### YOUR GOAL
Send back all the data below, exactly as given.

### COLLECTED DATA

---------------

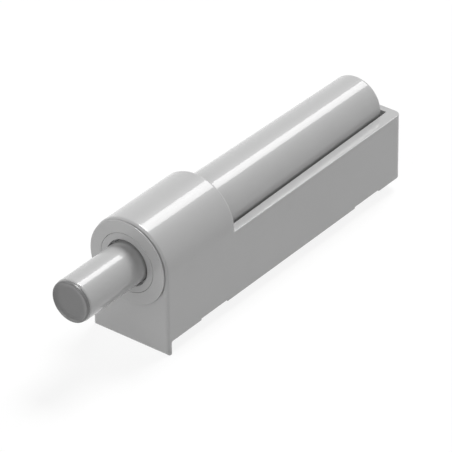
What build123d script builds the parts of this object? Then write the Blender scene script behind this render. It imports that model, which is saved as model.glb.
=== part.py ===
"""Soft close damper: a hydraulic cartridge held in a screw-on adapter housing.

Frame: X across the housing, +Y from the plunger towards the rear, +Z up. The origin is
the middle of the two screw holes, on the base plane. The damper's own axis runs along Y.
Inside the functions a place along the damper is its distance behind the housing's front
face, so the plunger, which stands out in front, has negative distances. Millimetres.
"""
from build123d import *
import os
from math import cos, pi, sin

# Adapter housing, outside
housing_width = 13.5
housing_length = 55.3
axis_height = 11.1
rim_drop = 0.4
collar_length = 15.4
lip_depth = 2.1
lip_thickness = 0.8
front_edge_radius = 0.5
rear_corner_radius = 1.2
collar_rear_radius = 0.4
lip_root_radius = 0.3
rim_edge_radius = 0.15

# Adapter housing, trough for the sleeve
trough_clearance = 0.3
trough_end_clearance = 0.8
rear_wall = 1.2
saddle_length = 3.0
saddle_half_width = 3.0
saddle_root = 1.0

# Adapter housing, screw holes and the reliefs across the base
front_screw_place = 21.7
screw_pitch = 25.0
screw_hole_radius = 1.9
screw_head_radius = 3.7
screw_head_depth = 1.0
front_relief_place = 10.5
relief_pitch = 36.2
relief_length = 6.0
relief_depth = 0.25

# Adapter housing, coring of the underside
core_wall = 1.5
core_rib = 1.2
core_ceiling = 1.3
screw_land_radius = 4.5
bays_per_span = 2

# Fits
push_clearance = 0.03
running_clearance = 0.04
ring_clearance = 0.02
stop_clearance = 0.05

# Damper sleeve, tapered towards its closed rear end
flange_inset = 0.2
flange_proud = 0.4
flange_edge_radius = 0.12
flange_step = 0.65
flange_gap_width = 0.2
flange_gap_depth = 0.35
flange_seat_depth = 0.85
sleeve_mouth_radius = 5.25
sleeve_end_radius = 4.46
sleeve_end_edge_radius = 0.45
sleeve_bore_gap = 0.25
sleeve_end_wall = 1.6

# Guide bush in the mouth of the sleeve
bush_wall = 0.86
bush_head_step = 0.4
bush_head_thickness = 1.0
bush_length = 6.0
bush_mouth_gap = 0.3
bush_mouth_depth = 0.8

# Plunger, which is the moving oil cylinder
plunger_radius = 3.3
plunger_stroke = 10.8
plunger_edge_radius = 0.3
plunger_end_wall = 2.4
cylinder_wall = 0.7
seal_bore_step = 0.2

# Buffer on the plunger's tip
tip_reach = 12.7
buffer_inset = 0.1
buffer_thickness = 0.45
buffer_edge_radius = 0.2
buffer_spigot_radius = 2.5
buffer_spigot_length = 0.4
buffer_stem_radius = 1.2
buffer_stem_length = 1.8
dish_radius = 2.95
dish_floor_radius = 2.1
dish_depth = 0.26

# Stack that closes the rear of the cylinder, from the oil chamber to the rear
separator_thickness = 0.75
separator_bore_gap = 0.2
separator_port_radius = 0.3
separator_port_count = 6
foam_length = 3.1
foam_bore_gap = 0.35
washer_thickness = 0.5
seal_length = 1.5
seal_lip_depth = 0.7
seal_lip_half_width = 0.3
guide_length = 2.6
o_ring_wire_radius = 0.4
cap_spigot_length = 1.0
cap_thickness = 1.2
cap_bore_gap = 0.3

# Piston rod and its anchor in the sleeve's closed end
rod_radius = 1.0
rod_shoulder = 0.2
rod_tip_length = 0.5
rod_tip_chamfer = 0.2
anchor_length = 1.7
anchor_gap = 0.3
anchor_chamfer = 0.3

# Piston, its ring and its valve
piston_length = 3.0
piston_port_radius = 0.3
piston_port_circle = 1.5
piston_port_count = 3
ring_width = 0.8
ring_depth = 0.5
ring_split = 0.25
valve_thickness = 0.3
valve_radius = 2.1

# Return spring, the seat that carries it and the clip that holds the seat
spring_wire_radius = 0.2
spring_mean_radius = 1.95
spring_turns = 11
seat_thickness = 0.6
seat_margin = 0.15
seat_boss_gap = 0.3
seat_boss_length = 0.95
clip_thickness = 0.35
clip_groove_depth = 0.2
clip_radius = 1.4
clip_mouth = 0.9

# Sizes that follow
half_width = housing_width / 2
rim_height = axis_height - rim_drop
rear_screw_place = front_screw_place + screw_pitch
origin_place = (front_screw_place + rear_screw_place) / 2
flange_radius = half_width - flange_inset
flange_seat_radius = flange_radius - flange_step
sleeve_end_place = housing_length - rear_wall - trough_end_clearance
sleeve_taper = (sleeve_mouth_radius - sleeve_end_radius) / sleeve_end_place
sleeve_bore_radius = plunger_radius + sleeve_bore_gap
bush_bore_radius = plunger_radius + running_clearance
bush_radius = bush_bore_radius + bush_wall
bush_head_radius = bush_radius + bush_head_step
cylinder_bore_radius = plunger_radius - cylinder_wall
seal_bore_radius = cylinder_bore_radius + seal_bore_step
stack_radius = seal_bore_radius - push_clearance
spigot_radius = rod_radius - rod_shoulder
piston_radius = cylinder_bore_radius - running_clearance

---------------

### CORRECT OUTPUT
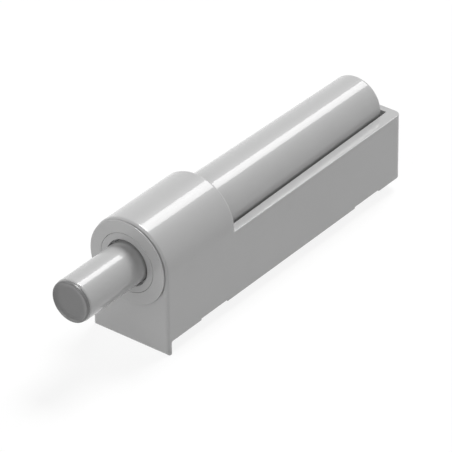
What build123d script builds the parts of this object? Then write the Blender scene script behind this render. It imports that model, which is saved as model.glb.
=== part.py ===
"""Soft close damper: a hydraulic cartridge held in a screw-on adapter housing.

Frame: X across the housing, +Y from the plunger towards the rear, +Z up. The origin is
the middle of the two screw holes, on the base plane. The damper's own axis runs along Y.
Inside the functions a place along the damper is its distance behind the housing's front
face, so the plunger, which stands out in front, has negative distances. Millimetres.
"""
from build123d import *
import os
from math import cos, pi, sin

# Adapter housing, outside
housing_width = 13.5
housing_length = 55.3
axis_height = 11.1
rim_drop = 0.4
collar_length = 15.4
lip_depth = 2.1
lip_thickness = 0.8
front_edge_radius = 0.5
rear_corner_radius = 1.2
collar_rear_radius = 0.4
lip_root_radius = 0.3
rim_edge_radius = 0.15

# Adapter housing, trough for the sleeve
trough_clearance = 0.3
trough_end_clearance = 0.8
rear_wall = 1.2
saddle_length = 3.0
saddle_half_width = 3.0
saddle_root = 1.0

# Adapter housing, screw holes and the reliefs across the base
front_screw_place = 21.7
screw_pitch = 25.0
screw_hole_radius = 1.9
screw_head_radius = 3.7
screw_head_depth = 1.0
front_relief_place = 10.5
relief_pitch = 36.2
relief_length = 6.0
relief_depth = 0.25

# Adapter housing, coring of the underside
core_wall = 1.5
core_rib = 1.2
core_ceiling = 1.3
screw_land_radius = 4.5
bays_per_span = 2

# Fits
push_clearance = 0.03
running_clearance = 0.04
ring_clearance = 0.02
stop_clearance = 0.05

# Damper sleeve, tapered towards its closed rear end
flange_inset = 0.2
flange_proud = 0.4
flange_edge_radius = 0.12
flange_step = 0.65
flange_gap_width = 0.2
flange_gap_depth = 0.35
flange_seat_depth = 0.85
sleeve_mouth_radius = 5.25
sleeve_end_radius = 4.46
sleeve_end_edge_radius = 0.45
sleeve_bore_gap = 0.25
sleeve_end_wall = 1.6

# Guide bush in the mouth of the sleeve
bush_wall = 0.86
bush_head_step = 0.4
bush_head_thickness = 1.0
bush_length = 6.0
bush_mouth_gap = 0.3
bush_mouth_depth = 0.8

# Plunger, which is the moving oil cylinder
plunger_radius = 3.3
plunger_stroke = 10.8
plunger_edge_radius = 0.3
plunger_end_wall = 2.4
cylinder_wall = 0.7
seal_bore_step = 0.2

# Buffer on the plunger's tip
tip_reach = 12.7
buffer_inset = 0.1
buffer_thickness = 0.45
buffer_edge_radius = 0.2
buffer_spigot_radius = 2.5
buffer_spigot_length = 0.4
buffer_stem_radius = 1.2
buffer_stem_length = 1.8
dish_radius = 2.95
dish_floor_radius = 2.1
dish_depth = 0.26

# Stack that closes the rear of the cylinder, from the oil chamber to the rear
separator_thickness = 0.75
separator_bore_gap = 0.2
separator_port_radius = 0.3
separator_port_count = 6
foam_length = 3.1
foam_bore_gap = 0.35
washer_thickness = 0.5
seal_length = 1.5
seal_lip_depth = 0.7
seal_lip_half_width = 0.3
guide_length = 2.6
o_ring_wire_radius = 0.4
cap_spigot_length = 1.0
cap_thickness = 1.2
cap_bore_gap = 0.3

# Piston rod and its anchor in the sleeve's closed end
rod_radius = 1.0
rod_shoulder = 0.2
rod_tip_length = 0.5
rod_tip_chamfer = 0.2
anchor_length = 1.7
anchor_gap = 0.3
anchor_chamfer = 0.3

# Piston, its ring and its valve
piston_length = 3.0
piston_port_radius = 0.3
piston_port_circle = 1.5
piston_port_count = 3
ring_width = 0.8
ring_depth = 0.5
ring_split = 0.25
valve_thickness = 0.3
valve_radius = 2.1

# Return spring, the seat that carries it and the clip that holds the seat
spring_wire_radius = 0.2
spring_mean_radius = 1.95
spring_turns = 11
seat_thickness = 0.6
seat_margin = 0.15
seat_boss_gap = 0.3
seat_boss_length = 0.95
clip_thickness = 0.35
clip_groove_depth = 0.2
clip_radius = 1.4
clip_mouth = 0.9

# Sizes that follow
half_width = housing_width / 2
rim_height = axis_height - rim_drop
rear_screw_place = front_screw_place + screw_pitch
origin_place = (front_screw_place + rear_screw_place) / 2
flange_radius = half_width - flange_inset
flange_seat_radius = flange_radius - flange_step
sleeve_end_place = housing_length - rear_wall - trough_end_clearance
sleeve_taper = (sleeve_mouth_radius - sleeve_end_radius) / sleeve_end_place
sleeve_bore_radius = plunger_radius + sleeve_bore_gap
bush_bore_radius = plunger_radius + running_clearance
bush_radius = bush_bore_radius + bush_wall
bush_head_radius = bush_radius + bush_head_step
cylinder_bore_radius = plunger_radius - cylinder_wall
seal_bore_radius = cylinder_bore_radius + seal_bore_step
stack_radius = seal_bore_radius - push_clearance
spigot_radius = rod_radius - rod_shoulder
piston_radius = cylinder_bore_radius - running_clearance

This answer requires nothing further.